### [Written instruction]
Emit the entire listing verbatim.

### [Raw records]
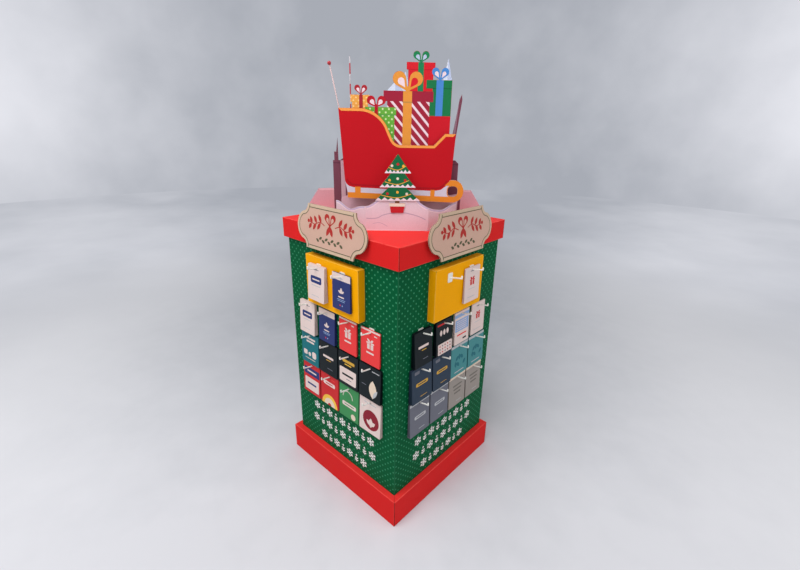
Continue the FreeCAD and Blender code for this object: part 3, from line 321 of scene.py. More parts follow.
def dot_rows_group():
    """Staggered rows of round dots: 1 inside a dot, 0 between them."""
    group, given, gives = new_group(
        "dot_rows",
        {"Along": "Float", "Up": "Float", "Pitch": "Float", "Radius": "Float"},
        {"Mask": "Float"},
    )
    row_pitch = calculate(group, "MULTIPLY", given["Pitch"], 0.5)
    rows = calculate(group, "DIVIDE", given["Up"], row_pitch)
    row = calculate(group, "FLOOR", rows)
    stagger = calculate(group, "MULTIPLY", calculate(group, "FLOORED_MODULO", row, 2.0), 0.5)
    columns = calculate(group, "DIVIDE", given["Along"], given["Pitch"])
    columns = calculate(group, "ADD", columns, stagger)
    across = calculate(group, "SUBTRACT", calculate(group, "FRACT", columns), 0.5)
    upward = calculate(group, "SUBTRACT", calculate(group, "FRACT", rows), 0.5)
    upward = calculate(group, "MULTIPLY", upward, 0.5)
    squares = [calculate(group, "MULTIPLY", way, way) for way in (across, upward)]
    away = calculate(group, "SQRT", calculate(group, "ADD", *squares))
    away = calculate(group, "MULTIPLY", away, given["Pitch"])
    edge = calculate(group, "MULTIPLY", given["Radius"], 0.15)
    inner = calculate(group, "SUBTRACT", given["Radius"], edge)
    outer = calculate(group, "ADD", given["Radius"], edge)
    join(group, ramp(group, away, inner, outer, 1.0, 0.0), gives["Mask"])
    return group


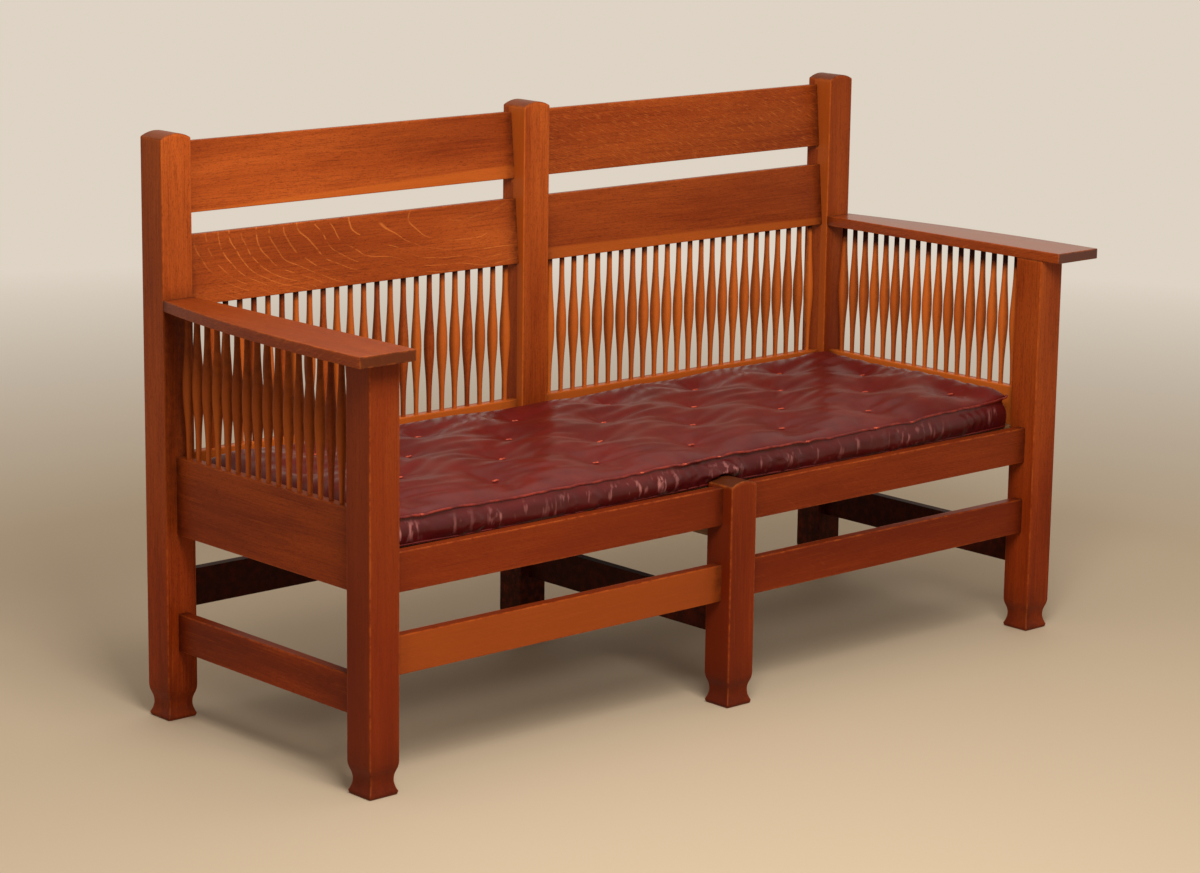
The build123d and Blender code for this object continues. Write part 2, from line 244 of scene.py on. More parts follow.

### [Right answer]
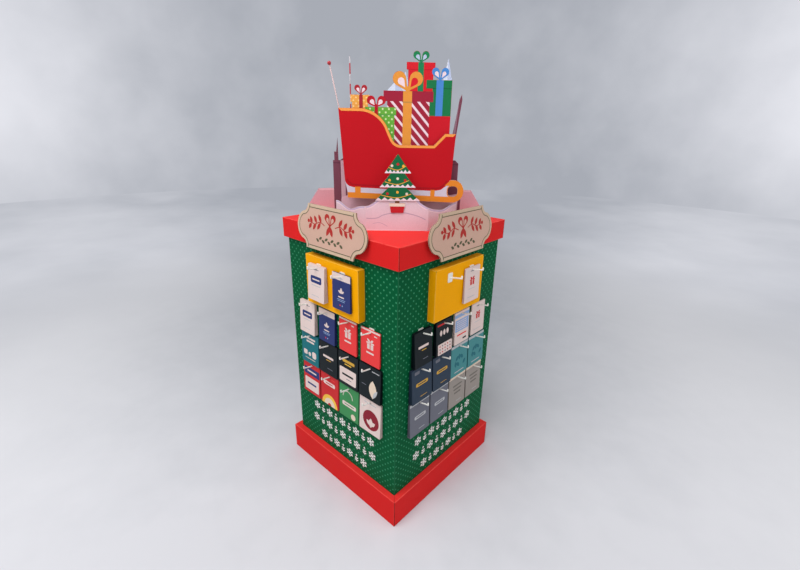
Continue the FreeCAD and Blender code for this object: part 3, from line 321 of scene.py. More parts follow.
def dot_rows_group():
    """Staggered rows of round dots: 1 inside a dot, 0 between them."""
    group, given, gives = new_group(
        "dot_rows",
        {"Along": "Float", "Up": "Float", "Pitch": "Float", "Radius": "Float"},
        {"Mask": "Float"},
    )
    row_pitch = calculate(group, "MULTIPLY", given["Pitch"], 0.5)
    rows = calculate(group, "DIVIDE", given["Up"], row_pitch)
    row = calculate(group, "FLOOR", rows)
    stagger = calculate(group, "MULTIPLY", calculate(group, "FLOORED_MODULO", row, 2.0), 0.5)
    columns = calculate(group, "DIVIDE", given["Along"], given["Pitch"])
    columns = calculate(group, "ADD", columns, stagger)
    across = calculate(group, "SUBTRACT", calculate(group, "FRACT", columns), 0.5)
    upward = calculate(group, "SUBTRACT", calculate(group, "FRACT", rows), 0.5)
    upward = calculate(group, "MULTIPLY", upward, 0.5)
    squares = [calculate(group, "MULTIPLY", way, way) for way in (across, upward)]
    away = calculate(group, "SQRT", calculate(group, "ADD", *squares))
    away = calculate(group, "MULTIPLY", away, given["Pitch"])
    edge = calculate(group, "MULTIPLY", given["Radius"], 0.15)
    inner = calculate(group, "SUBTRACT", given["Radius"], edge)
    outer = calculate(group, "ADD", given["Radius"], edge)
    join(group, ramp(group, away, inner, outer, 1.0, 0.0), gives["Mask"])
    return group


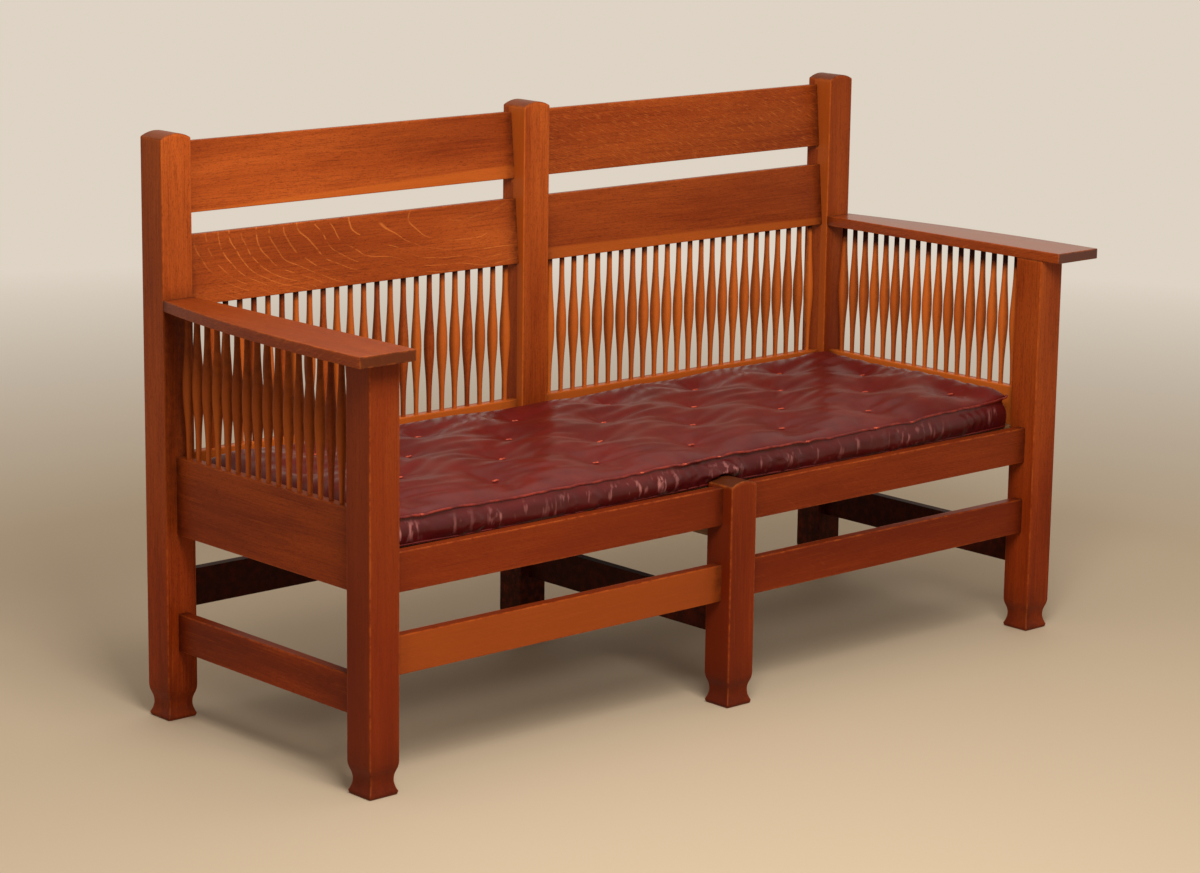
The build123d and Blender code for this object continues. Write part 2, from line 244 of scene.py on. More parts follow.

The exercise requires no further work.